Dalam analisis lebih lanjut, pelanggaran terkait agama atau keyakinan lebih sering terjadi terhadap minoritas agama. Walaupun KUHP baru mencoba untuk memberikan perlindungan, masih terdapat celah hukum dan pelaksanaan yang tidak konsisten.
Penegakan hukum yang tidak adil atau diskriminatif terhadap kelompok minoritas dapat mengakibatkan ketidaksetaraan dalam perlindungan hukum. Penting untuk memastikan bahwa KUHP baru benar-benar melindungi semua warga negara, tanpa memandang keyakinan atau agama yang dianut.
Data juga menyoroti pengaruh politik dalam penegakan hukum terkait agama atau keyakinan. Kasus-kasus di mana pihak yang berkuasa memanfaatkan ketentuan tersebut untuk kepentingan politiknya sendiri menjadi isu yang patut dicermati. Ini menciptakan tantangan serius dalam memastikan bahwa KUHP baru benar-benar digunakan untuk melindungi hak asasi manusia. Bukan sebagai alat politik.
Pada Konsolidasi Agama Adat yang diadakan oleh ICIR di Solo beberapa bulan yang lalu, Zainal Abidin Bagir dari ICRS UGM menjelaskan bahwa ada beberapa masalah serius dalam pasal-pasal terkait agama. Akan tetapi, hukum yang baru tidak akan menjamin bahwa praktik di lapangannya akan berubah. Penting bagi kita untuk tidak menggunakan istilah penodaan agama karena sudah tidak ada dalam realitas litigasinya (KUHP).
“Memang akan ada orang intoleran, tapi tempatnya bukan dipenjara. Pidana bukan jalan terbaik, dan sebisanya dihindari. Kita ambil saja ini (disahkannya KUHP) sebagai momentum untuk mengangkat kembali isu penodaan agama untuk direvisi. Tetapi sampai sekarang belum dilakukan juga,” jelas Zainal.
Untuk itu, dalam upaya meningkatkan efektivitas perlindungan terkait agama atau keyakinan dalam KUHP baru, diperlukan pemantapan dalam batasan-batasan yang diberlakukan. Dialog dan partisipasi aktif dari berbagai kelompok masyarakat, termasuk kelompok agama minoritas, dapat membantu merumuskan ketentuan yang lebih adil dan mencerminkan keberagaman masyarakat Indonesia.

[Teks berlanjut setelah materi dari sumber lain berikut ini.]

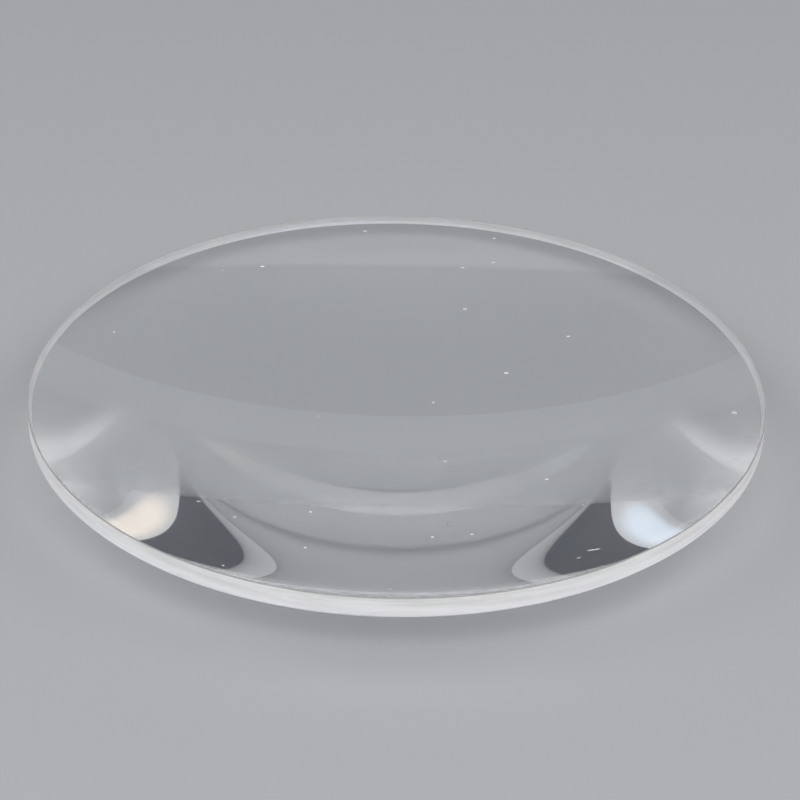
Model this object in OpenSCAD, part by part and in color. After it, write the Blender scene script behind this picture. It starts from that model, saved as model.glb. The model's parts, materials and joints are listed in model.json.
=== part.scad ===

Uli Parulian Sihombing, Komisi Nasional (KOMNAS) Hak Asasi Manusia (HAM) memberikan rekomendasi pendekatan keadilan restoratif melalui mediasi penal dalam penanganan kasus-kasus penodaan agama atau kepercayaan. Dasarnya adalah keadilan restoratif yang menekankan pada upaya pemulihan, dimana korban dan pelaku dengan difasilitasi oleh Aparat Penegak Hukum (APH) mencari solusi untuk upaya-upaya pemulihan.
“Konsep ini sebenarnya berakar pada hukum-hukum adat kita, yang kemudian diambil oleh sarjana barat dan disebut sebagai keadilan restoratif,” jelas Uli Parulian.
Sedangkan Asfinawati, akademisi dari Sekolah Tinggi Hukum Jentera (STHJ), menambahkan kelompok mainstream yang sering kali menentukan ada atau tidaknya pernyataan kebencian terhadap agama. Laporan kelompok penghayat, 6 kelompok non-agama, dari anggota aliran yang dianggap sesat sering kali tidak ditindklanjuti.
“Saya mengusulkan, sekalipun hukum memang telah diciptakan, ruang pemaknaannya bisa kita rebut untuk kelompok minoritas, baik melalui jalan konstitusi, politik, maupun komisi independen,” jelas Asfinawati.
Perbaikan dalam implementasi dan penegakan hukum juga menjadi kunci. Pelatihan yang menyeluruh bagi aparat penegak hukum dan peningkatan kesadaran hukum di masyarakat dapat membantu memastikan bahwa KUHP baru tidak hanya sebatas teks hukum, tetapi juga menjadi instrumen yang efektif dalam melindungi hak asasi manusia bagi semua warga negara.